The book has been reprinted in its entirety and includes a foreword by Paredes and an introduction by Bauman, as well as chapters by Dan Ben-Amos, Roger D. Abrahams, Bauman, Dell Hymes, Elli Köngäs Maranda, Kenneth S. Goldstein, Robert Jerome Smith, Brian Sutton-Smith, Alan Dundes, Brian Stross, Dennis Tedlock, Heda Jason, and Gary H. Gossen.
New in this volume is a preface by Bauman that, rather than try to reintroduce the articles from the perspective of thirty years, instead offers a poignant tribute to Américo Paredes and what he hoped to accomplish with this book and indeed much of his scholarly life: a meaningful dialogue between folklorists in North America and Latin America. Bauman invites the participation of a new group of scholars (indeed, some of them were involved in the publication of this book, as Trickster Press is run by graduate students), and we are left to wonder why American folklorists still do not have a working, lasting relationship with Latin American folklore theory.
The book is largely theory-based, though what were cutting-edge theoretical standpoints fighting against diffusionist theory and the Finnish method in the early seventies are now not only second nature but the very ideologies by which folklore has come to be defined. The folklore theory practiced today in America's graduate schools looks very much like that laid out in the essays in this collection. In his original foreword, Paredes laments that "[m]any of our theoretical confusions arise from the fact that we cannot agree on the definition of basic terms; and we, therefore, often find it difficult to talk to each other. This, more than broad theoretical concepts, has been the cause of many of our disagreements" (xiii). Surely that statement is as true about contemporary disagreements and disciplinary rifts today as it was in 1972.
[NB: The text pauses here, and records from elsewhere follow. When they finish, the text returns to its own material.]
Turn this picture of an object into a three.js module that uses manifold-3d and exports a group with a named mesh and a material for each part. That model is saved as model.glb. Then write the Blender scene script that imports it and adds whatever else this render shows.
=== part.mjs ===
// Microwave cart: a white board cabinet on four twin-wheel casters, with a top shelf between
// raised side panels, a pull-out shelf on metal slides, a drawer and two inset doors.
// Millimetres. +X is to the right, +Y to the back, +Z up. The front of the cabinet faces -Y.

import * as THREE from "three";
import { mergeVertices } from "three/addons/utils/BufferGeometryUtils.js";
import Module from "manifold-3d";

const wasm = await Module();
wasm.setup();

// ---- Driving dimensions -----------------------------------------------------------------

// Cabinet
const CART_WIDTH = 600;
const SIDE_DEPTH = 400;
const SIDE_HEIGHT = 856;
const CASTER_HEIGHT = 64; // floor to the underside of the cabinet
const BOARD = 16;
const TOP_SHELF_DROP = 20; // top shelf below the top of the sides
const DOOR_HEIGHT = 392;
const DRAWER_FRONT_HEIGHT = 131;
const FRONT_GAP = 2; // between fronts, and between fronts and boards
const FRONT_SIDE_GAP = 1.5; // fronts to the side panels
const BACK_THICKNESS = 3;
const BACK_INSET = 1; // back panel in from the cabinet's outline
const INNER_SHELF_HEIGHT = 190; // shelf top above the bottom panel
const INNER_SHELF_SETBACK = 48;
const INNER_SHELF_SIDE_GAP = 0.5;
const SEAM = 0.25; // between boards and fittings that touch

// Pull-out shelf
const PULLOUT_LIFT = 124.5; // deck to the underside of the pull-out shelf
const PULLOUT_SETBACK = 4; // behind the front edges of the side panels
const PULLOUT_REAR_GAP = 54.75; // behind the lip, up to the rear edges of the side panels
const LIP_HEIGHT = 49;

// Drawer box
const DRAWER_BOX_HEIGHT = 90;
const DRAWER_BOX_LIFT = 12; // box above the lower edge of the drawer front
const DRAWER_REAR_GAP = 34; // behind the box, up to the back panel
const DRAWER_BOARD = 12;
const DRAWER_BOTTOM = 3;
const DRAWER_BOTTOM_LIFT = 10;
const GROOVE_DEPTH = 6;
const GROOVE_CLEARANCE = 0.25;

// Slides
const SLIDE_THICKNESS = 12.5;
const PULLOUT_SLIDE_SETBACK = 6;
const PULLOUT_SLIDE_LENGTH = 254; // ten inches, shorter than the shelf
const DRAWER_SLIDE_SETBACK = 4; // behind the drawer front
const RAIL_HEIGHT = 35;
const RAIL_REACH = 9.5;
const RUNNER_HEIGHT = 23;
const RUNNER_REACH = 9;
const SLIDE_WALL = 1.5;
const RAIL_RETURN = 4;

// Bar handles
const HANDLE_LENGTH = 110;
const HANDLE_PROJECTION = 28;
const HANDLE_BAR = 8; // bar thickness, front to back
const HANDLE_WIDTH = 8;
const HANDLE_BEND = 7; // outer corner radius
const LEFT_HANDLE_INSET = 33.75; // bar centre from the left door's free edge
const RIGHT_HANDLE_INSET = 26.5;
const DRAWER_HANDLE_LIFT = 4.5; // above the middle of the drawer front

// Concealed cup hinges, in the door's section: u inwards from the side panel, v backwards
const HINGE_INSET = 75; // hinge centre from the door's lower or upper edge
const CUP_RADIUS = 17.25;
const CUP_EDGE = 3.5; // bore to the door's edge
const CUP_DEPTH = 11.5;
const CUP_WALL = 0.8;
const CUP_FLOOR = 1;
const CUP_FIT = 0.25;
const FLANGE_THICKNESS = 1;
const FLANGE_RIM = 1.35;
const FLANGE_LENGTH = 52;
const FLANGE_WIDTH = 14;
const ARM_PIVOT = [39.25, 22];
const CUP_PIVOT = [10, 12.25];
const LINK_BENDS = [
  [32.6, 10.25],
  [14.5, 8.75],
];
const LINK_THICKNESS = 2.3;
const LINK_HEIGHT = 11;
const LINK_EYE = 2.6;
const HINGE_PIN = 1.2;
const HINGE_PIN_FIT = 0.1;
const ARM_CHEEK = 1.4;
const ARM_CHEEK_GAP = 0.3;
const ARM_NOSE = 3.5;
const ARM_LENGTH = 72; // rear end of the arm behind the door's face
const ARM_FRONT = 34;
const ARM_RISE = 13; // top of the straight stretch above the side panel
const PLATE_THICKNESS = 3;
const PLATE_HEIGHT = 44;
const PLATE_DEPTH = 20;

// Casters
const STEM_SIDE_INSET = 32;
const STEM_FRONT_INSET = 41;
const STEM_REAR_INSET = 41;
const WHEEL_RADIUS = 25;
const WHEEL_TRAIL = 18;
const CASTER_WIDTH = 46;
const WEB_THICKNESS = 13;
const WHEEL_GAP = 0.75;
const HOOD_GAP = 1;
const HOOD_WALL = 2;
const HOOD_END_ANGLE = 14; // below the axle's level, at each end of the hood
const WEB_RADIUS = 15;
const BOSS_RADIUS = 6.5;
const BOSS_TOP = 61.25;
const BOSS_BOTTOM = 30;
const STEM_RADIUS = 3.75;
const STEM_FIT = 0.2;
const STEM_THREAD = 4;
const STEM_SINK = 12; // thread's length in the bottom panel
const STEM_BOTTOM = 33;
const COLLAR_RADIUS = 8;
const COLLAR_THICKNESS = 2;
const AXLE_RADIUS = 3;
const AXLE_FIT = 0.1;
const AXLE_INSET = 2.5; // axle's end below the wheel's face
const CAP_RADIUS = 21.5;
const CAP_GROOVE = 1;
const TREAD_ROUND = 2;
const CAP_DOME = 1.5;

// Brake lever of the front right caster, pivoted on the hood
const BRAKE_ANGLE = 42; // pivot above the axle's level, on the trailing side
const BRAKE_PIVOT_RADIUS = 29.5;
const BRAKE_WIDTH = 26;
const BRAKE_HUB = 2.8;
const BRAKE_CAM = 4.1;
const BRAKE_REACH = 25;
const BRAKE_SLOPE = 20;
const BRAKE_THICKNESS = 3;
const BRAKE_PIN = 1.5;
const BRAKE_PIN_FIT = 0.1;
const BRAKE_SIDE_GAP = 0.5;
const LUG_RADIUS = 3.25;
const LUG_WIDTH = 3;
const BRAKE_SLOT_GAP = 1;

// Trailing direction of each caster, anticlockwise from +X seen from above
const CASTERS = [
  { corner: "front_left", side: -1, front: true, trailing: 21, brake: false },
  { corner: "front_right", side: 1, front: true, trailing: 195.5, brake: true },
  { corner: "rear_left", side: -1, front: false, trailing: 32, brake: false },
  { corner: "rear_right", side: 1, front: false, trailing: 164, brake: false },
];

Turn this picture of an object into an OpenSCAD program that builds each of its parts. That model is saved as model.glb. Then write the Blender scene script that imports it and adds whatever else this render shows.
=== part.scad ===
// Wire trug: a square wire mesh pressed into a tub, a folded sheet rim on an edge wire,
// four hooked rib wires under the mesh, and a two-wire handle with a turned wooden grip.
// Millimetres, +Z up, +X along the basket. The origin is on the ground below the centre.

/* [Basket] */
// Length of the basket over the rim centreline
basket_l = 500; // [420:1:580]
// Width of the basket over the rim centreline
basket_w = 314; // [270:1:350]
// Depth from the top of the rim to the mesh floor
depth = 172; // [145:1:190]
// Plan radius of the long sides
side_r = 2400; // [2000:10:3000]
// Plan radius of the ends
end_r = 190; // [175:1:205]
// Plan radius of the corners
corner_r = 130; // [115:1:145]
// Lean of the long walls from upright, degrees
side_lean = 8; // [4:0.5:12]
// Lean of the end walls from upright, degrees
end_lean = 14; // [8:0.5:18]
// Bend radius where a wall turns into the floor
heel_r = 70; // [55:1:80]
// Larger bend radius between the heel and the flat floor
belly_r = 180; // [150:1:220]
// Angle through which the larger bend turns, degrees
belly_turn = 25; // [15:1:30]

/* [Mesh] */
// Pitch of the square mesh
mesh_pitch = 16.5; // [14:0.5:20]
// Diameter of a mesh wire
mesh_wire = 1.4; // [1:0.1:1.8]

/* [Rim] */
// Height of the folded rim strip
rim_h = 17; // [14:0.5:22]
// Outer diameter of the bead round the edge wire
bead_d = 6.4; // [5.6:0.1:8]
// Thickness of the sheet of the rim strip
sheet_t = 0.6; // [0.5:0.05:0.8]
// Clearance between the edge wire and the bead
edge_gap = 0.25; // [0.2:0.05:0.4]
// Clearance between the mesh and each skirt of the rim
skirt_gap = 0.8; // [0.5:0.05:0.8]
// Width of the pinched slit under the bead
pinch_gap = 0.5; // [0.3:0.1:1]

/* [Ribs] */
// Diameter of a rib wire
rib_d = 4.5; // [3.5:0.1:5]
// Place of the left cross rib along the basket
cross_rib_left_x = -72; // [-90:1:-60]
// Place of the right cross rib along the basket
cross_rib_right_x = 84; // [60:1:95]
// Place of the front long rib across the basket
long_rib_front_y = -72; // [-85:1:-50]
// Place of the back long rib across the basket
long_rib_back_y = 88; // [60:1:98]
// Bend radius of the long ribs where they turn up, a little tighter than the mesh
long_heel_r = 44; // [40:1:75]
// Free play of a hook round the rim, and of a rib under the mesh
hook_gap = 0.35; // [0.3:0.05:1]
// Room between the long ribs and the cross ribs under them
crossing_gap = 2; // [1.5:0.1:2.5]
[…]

The thirteen essays presented in Toward New Perspectives in Folklore serve to remind us who paved the way for much of our current study and also provide readers with a context from which to judge how far the field of folklore theory has developed. Hymes's contribution, for example, outlines the place of folklore in the development of sociolinguistic research, and he calls for a greater analysis of "verbal performance in terms of genres and expressivity," which has been and continues to be answered by performance-centered approaches pervasive in folkloristics today.
Articles by Abrahams, Bauman, and Ben-Amos discuss definitions of folklore and were influential in many scholars' conceptualizations of the field and disciplinary practice. Again, the book seems especially timely as many worry about changing the names of academic departments or the discipline itself in an effort to garner respect from colleagues. The book makes concrete a moment in folklore theory during which methodological concerns were changing and a group of scholars all found similar answers to very different questions. In that sense, practitioners and scholars can read the working-through of these problems in one place, in a book that seems less artifact than field guide.
This reissue means that folklore students and scholars can finally throw away their photocopied, outsized, dog-eared copies of Toward New Perspectives and replace them with this beautiful new edition.